Waouh ! Ce n'est pas si fréquemment que je me laisse aller à un tel enthousiasme, mais là, là, il faut bien reconnaître que c'est un très, très grand livre, de l'ordre de l'exception. Par siècle, très peu d'endroits du monde sont capables de produire un livre comme celui-ci, car il faut une conjoncture d'événements particulière, et parmi ces endroits, encore faut-il avoir la chance d'avoir un Chinua Achebe sous la main.

Par exemple, nous autres Français, aussi orgueilleux que nous puissions être de notre littérature et de son histoire, nous ne pouvons pas nous targuer d'un Chinua Achebe. Les Islandais le peuvent, éventuellement les Grecs et les Italiens le peuvent, et encore, c'est assez discutable pour ces deux derniers, mais nous, non. Les Anglais, les Allemands ou les Espagnols non plus.

Comment vous dire ? Pour avoir un Chinua Achebe en France, il aurait fallu que la conquête des peuples gaulois par les Romains nous ait été décrite dans un récit riche et structuré par un écrivain du cru, un Éduen, un Arverne ou un Rème, par exemple. Il aurait fallu qu'il nous décrive de l'intérieur ce qu'était la (les) société(s) gauloise(s) et comment s'est effectuée la conquête, étape par étape. Là, nous aurions eu un Chinua Achebe, mais tel n'est malheureusement pas le cas.

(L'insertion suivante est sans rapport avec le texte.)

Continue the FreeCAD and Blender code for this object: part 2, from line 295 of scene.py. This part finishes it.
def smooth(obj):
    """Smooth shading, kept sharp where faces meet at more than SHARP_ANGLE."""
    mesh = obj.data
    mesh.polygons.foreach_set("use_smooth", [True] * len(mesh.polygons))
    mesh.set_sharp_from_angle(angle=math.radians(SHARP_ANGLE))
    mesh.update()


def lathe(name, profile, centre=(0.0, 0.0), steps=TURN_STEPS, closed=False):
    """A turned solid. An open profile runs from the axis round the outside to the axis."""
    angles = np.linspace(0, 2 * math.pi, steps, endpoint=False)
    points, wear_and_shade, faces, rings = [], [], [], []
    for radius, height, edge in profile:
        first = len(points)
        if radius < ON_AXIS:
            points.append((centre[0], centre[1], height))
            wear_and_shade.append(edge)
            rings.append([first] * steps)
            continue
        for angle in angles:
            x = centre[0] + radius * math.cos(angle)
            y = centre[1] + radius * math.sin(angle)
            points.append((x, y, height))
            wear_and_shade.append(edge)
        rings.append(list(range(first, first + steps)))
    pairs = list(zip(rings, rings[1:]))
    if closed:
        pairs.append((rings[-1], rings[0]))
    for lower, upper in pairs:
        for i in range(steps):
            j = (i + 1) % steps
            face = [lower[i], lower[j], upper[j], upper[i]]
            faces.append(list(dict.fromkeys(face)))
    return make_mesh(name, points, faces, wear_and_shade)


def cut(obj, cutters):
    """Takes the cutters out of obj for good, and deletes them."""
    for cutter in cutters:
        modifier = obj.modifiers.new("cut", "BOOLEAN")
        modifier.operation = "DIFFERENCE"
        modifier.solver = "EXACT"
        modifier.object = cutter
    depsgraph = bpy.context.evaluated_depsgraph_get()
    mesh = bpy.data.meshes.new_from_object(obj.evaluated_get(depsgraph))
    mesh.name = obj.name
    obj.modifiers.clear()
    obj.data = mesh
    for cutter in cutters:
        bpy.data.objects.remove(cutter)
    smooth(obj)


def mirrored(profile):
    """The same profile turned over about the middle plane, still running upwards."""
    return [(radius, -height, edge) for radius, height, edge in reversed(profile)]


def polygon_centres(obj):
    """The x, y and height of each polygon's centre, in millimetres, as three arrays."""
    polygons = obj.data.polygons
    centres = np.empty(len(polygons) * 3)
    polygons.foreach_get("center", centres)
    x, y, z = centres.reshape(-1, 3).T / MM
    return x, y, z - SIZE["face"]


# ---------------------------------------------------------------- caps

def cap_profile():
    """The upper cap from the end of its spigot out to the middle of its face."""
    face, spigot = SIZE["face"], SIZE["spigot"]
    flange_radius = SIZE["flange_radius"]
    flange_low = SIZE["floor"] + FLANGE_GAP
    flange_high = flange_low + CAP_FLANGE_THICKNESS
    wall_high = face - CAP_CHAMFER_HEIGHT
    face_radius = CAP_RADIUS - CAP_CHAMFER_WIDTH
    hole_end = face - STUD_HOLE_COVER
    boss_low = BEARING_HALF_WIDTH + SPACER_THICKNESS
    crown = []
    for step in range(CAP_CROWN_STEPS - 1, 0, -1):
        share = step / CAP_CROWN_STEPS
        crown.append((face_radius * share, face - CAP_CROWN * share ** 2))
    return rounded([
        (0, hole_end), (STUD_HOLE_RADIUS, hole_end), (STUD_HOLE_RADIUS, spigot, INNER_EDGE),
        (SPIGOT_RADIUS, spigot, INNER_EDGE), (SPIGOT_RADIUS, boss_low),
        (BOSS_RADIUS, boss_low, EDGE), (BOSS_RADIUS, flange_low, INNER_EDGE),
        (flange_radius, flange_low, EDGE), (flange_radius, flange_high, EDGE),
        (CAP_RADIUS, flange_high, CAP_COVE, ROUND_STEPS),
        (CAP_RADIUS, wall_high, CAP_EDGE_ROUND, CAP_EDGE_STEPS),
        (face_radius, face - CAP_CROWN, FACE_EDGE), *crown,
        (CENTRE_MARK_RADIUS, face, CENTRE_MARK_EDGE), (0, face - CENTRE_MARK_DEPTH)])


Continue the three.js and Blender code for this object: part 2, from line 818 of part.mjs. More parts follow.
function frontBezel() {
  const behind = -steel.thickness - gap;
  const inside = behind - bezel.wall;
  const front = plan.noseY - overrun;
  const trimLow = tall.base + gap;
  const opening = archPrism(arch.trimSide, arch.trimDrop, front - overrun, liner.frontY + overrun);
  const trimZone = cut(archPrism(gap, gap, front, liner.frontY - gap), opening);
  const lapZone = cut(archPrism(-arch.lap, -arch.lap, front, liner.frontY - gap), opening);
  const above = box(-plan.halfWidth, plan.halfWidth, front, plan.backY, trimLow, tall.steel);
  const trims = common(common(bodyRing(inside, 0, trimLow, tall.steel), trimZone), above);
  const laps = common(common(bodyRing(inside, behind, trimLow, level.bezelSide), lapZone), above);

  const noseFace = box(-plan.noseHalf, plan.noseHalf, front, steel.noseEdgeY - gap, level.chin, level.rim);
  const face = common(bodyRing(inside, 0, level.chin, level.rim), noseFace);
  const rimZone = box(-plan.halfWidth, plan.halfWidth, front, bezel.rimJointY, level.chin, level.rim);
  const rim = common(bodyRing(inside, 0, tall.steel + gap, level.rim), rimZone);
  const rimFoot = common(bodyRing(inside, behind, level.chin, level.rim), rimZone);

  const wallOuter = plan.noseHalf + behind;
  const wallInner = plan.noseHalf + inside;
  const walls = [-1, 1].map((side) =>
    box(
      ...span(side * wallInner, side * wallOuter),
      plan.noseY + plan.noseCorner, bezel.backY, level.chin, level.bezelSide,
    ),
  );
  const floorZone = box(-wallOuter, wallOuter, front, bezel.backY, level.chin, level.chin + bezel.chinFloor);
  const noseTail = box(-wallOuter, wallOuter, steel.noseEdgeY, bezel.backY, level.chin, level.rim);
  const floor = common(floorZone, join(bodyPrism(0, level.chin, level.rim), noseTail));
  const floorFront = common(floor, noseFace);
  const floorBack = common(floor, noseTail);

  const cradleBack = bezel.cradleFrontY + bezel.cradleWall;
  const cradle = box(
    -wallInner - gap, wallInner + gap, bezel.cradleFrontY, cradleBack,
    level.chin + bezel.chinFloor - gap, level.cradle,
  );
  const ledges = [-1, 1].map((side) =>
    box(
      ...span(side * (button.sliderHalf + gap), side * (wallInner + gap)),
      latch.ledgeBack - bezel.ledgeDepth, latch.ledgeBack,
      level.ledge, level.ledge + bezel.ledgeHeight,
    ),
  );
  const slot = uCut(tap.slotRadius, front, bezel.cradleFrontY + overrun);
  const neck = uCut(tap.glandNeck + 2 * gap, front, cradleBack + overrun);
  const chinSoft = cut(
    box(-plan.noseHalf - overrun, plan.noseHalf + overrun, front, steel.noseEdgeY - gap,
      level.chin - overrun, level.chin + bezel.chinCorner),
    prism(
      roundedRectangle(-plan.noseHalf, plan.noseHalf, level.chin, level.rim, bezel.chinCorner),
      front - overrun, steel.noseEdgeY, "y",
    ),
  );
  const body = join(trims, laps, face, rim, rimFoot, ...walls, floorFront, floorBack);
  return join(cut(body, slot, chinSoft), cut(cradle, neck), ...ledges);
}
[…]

Oui, en fait, le seul livre tant soit peu comparable que je connaisse est la Saga de Njáll le Brûlé, l'une des sagas islandaises du Moyen Âge qui nous conte l'implantation du christianisme en Islande et de la perturbation que cela a causé dans toute la société d'alors. Elle aussi avait son héros, c'était Gunnar en Islande, c'est Okonkwo au Nigéria. D'ailleurs, ces deux-là ont un destin très similaire.

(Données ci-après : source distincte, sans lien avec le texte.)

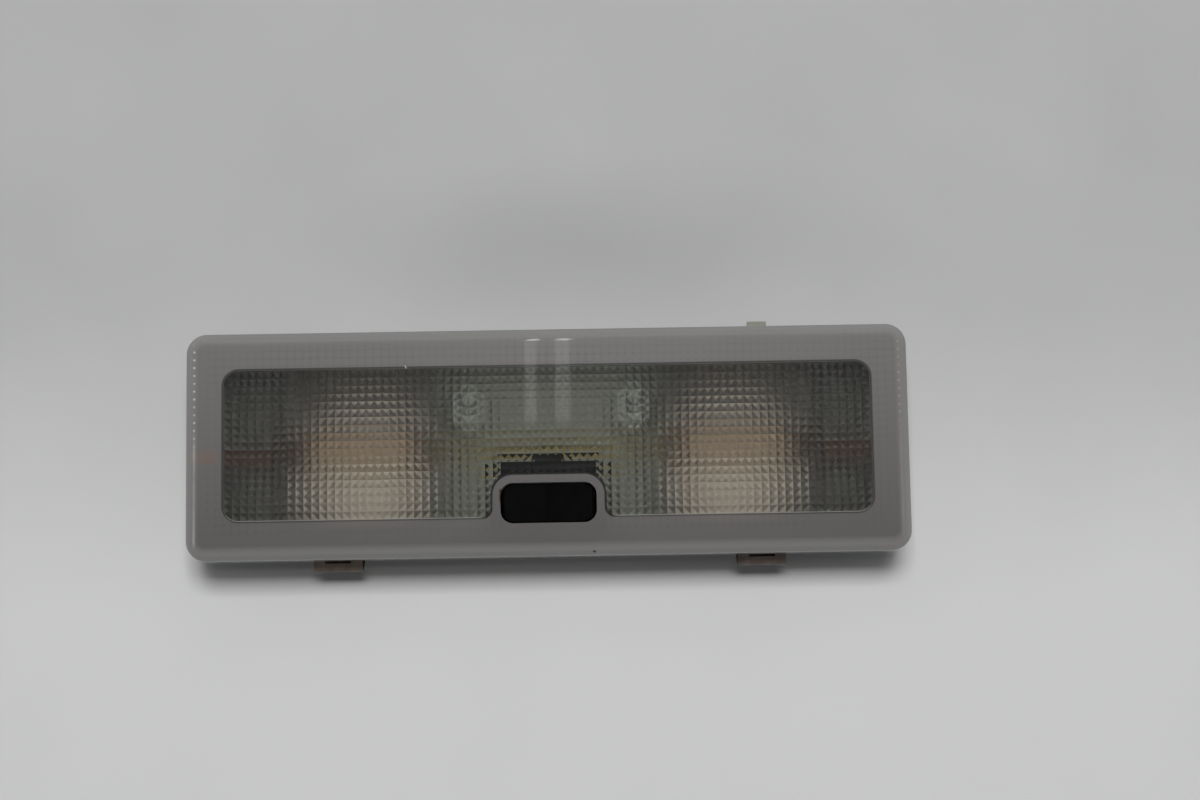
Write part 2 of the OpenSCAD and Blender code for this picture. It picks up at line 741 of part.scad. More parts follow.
// Spring clip, with its hook outside the housing wall
module clip(side) color([0.2, 0.17, 0.15]) translate([side * grip_x - clip_w / 2, 0, 0]) {
    foot_z = 4.5 - tray_depth;
    hook_z = -headliner_t - 4;
    tip_in = 3;
    nib_hole = nib + 2 * hole_gap;
    notch_l = 0.54 * clip_w;
    notch_d = 1.2;
    path = [[clip_leg_y, side_top], [clip_leg_y, foot_z], [clip_leg_y - clip_bend, foot_z - clip_bend],
        [clip_leg_y - 2 * clip_bend, foot_z], [clip_out_y, hook_z], [clip_out_y, hook_z + clip_bend],
        [clip_out_y + tip_in, side_top]];
    difference() {
        rotate([90, 0, 90]) linear_extrude(clip_w) strip_outline(path, clip_t);
        translate([clip_w / 2, clip_leg_y, nib_z]) cube([nib_hole, tip_in, nib_hole], center = true);
        block([(clip_w - notch_l) / 2, clip_out_y + tip_in - notch_d, hook_z + clip_bend],
            [(clip_w + notch_l) / 2, clip_out_y + tip_in + over, side_top + over]);
    }
}

// Oval tube on the platform, below the lens
module lens_stud(side) color([0.85, 0.86, 0.84]) translate([side * stud_x + stud_shift, stud_y, 0]) {
    foot = seat_gap - platform_z;
    bore_foot = 1.5;
    stud_t = 1.4;
    end_r = stud_w / 2 - 0.01;
    difference() {
        plate(stud_w, stud_l, end_r, foot, prism_tip_z - stud_gap);
        plate(stud_w - 2 * stud_t, stud_l - 2 * stud_t, end_r - stud_t, foot + bore_foot, lens_h);
    }
}

// Connector blade that stands through the platform into the socket
module terminal(place) color([0.78, 0.64, 0.3]) translate([place * blade_pitch, shroud_y, 0]) {
    tip = 0.8;
    root = -platform_z - wall - seat_gap;
    translate([0, blade_t / 2, 0]) rotate([90, 0, 0]) linear_extrude(blade_t) polygon([
        [tip - blade_w / 2, blade_end], [blade_w / 2 - tip, blade_end], [blade_w / 2, blade_end + tip],
        [blade_w / 2, root], [-blade_w / 2, root], [-blade_w / 2, blade_end + tip]]);
}

lens();
housing();
reflector(-1);  // reflector_left
reflector(1);  // reflector_right
bulb_glass(-1);  // bulb_glass_left
bulb_glass(1);  // bulb_glass_right
bulb_caps(-1);  // bulb_caps_left
bulb_caps(1);  // bulb_caps_right
filament(-1);  // filament_left
filament(1);  // filament_right
feed_strip();
earth_strip(-1, rim_l / 2 - wall - rib_gap);  // earth_strip_left
earth_strip(1, rib_end_x + 1);  // earth_strip_right
switch_body();
rocker();
contact_plunger();
plunger_spring();
switch_contact(-1);  // door_contact
switch_contact(0);  // off_contact
switch_contact(1);  // on_contact
clip(-1);  // clip_left
clip(1);  // clip_right
lens_stud(-1);  // lens_stud_left
lens_stud(1);  // lens_stud_right
terminal(-1);  // terminal_supply
terminal(0);  // terminal_door
terminal(1);  // terminal_earth
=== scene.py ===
"""Looks of an oblong interior light, lying on its back on a pale sheet.

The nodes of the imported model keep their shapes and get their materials. The lens is a merged copy of its
node with three finishes. The sheet, the overhead tubes, the lamps and the camera are the stage.
"""

import json
from math import hypot, pi, radians

import bpy
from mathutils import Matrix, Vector


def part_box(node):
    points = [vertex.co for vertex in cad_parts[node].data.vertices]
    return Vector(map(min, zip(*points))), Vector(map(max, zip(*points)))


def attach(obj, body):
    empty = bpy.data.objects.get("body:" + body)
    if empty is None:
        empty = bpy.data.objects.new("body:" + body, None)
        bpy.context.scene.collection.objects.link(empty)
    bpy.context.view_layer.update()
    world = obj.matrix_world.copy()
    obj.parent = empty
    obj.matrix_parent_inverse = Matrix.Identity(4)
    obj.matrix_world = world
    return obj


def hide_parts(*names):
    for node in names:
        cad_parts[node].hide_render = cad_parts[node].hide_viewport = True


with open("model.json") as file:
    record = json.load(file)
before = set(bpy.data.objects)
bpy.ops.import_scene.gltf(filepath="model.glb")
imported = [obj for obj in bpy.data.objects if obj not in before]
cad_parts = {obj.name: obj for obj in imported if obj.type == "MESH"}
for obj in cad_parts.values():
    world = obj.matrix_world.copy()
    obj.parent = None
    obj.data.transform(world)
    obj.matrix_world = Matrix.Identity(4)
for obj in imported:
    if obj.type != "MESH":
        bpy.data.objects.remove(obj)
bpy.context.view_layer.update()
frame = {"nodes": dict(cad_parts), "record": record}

MM = 0.001

# Camera: a 68 mm lens on a 36 mm wide picture, about 0.6 m over the light and turned by small angles
CAMERA_PLACE = (10.0 * MM, -62.3 * MM, 607.2 * MM)
CAMERA_LENS = 68.04
CAMERA_SENSOR = 36
CAMERA_TURN = (radians(6.975), radians(-0.383), radians(-0.943))

# Even sky, a softbox and a panel on the far side: places and sizes in metres, powers in watts. Only the
# open share of the softbox is seen bent through the prisms, since more of it would veil the inside
SKY_TONE, SKY_STRENGTH = "#F4F6FA", 0.15
SOFTBOX_PLACE, SOFTBOX_SIZE = (0.02, 0.24, 1.35), (0.35, 0.28)
SOFTBOX_OPEN, SOFTBOX_SCREENED = 1.8, 15.7
PANEL_PLACE, PANEL_SIZE, PANEL_POWER = (0.0, 0.9, 1.0), (1.6, 0.5), 0.8

# Two louvred tubes overhead, each as x, width and glow, which run away from the camera. Their far part,
# which only the rounded edge of the lens mirrors, is the brighter one
TUBES = ((-25.7 * MM, 7.5 * MM, 2.5), (-4.5 * MM, 10 * MM, 2.3))
TUBE_Z = 0.9
TUBE_NEAR, TUBE_END = 0.101, 0.42
TUBE_STARTS = {"From Min": TUBE_NEAR, "From Max": TUBE_NEAR + 8 * MM}
TUBE_GROWS = {"From Min": 0.165, "From Max": TUBE_END}
TUBE_END_GAIN = 9.0
LOUVRE_PITCH, LOUVRE_LOW, LOUVRE_DIMMED = 2.62 * MM, -0.6, 0.2

# Painted shade on the pale sheet: darker towards the far side, and a painted shadow in an oval behind the
# light
SHEET_SIZE = 6.0
SHEET_FAR_SHADE = {"From Min": -55 * MM, "From Max": 60 * MM}
SHADOW_MIDDLE, SHADOW_HALF = (14 * MM, 58 * MM), (100 * MM, 31.25 * MM)
SHADOW_SHARE = {"To Min": 0.4, "To Max": 0.0}

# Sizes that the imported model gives
LENS_LOW, LENS_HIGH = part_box("lens")
LENS_SIZE = (LENS_HIGH - LENS_LOW).xy
FLOOR_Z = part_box("housing")[0].z

# Sizes of the lens face, as in the part's source
LENS_R = 5.5 * MM
WINDOW_SIZE, WINDOW_R = (171.2 * MM, 39.8 * MM), 4 * MM
RING_TOP, RING_FOOT = -8.35 * MM, -40 * MM
RING_SIZE, RING_R = (30.6 * MM, RING_TOP - RING_FOOT), 5.9 * MM
FOOT_R = 2.2 * MM
PRISMS_X, PRISMS_Y = 82, 19
PRISM_DX, PRISM_DY = WINDOW_SIZE[0] / PRISMS_X, WINDOW_SIZE[1] / PRISMS_Y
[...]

Waouh ! Je le redis car j'ai peine à le croire tellement c'est fort. Quel témoignage ethnologique exceptionnel ! Merci monsieur Achebe d'avoir sauvé de l'oubli dès 1958 — c'est-à-dire avant l'indépendance du Nigéria — toute cette culture, toute cette tradition aujourd'hui disparue pour l'ethnie des Igbos. Imaginez si nous avions un livre qui nous parlait de la société néolithique qui a élevé les menhirs de Carnac, imaginez si nous avions un témoignage écrit du mode de vie à l'époque des pèlerinages de Stonehenge. Imaginez le bonheur que serait le fait de pouvoir lire de la main d'un Aztèque l'arrivée des Espagnols ou bien l'implantation de l'Islam en Asie centrale vue par un Ouzbek d'alors. Eh bien c'est ça qu'il nous offre, rien de moins. Ça et, évidemment, comment cela s'est terminé, d'où son titre.

La quatrième de couverture cite un proverbe africain qui colle merveilleusement au propos du livre et qui m'évoque immanquablement La Guerre Des Gaules de César : « Tant que les lions n'auront pas leurs propres historiens, l'histoire de la chasse glorifiera toujours le chasseur. »

En somme, nous suivons donc le destin d'un homme au caractère bien trempé, Okonkwo, un homme qui a envie de s'élever dans son clan et qui est attaché à la tradition des ancêtres. Dans la première partie, l'écrivain nous dresse le tableau de cette société traditionnelle disparue et, ce qui est remarquable, sans angélisme aucun. Il montre tant ses bons que ses mauvais aspects. Il n'hésite pas, par exemple, à nous montrer le rituel d'un sacrifice humain en réponse à de supposés oracles, exactement comme ils devaient se dérouler en Europe au néolithique et à l'Antiquité.

C'est un tableau vivant et d'une richesse rare. Les parties deux et trois font le récit de l'implantation progressive des blancs, via la religion et les missionnaires dans un premier temps, mais aussi et surtout, par son bras armé ensuite.

Chinua Achebe, montre, démontre ou remontre s'il était besoin, que la religion — tout au moins les grandes religions monothéistes encore dominantes de nos jours — sont et ont toujours été des éléments de pouvoir et de soumission. Depuis l'empereur Constantin c'est particulièrement vrai de la religion chrétienne. Christopher Marlowe, un témoin d'époque, n'en pense pas moins au moment des guerres de religion du XVIème siècle en France. La radicalisation religieuse que nous vivons en ce moment n'en est qu'un autre et énième avatar.

Bref, j'ai adoré m'imprégner de la culture de l'igname, du mode de pensée et des structures claniques, avec leur fonctionnement propre qui, je me répète, me rappellent énormément le fonctionnement social de l'Islande pré-chrétienne.

Oui, c'est donc un immense coup de coeur que ce Tout S'Effondre, un livre que j'avais emprunté à ma bibliothèque fétiche mais que je vais me dépêcher d'acheter, car c'est un livre que je tiens à avoir sous la main dans ma propre bibliothèque ; un livre d'une rare valeur. Mais bien sûr, ce n'est que mon avis, c'est-à-dire très peu de chose.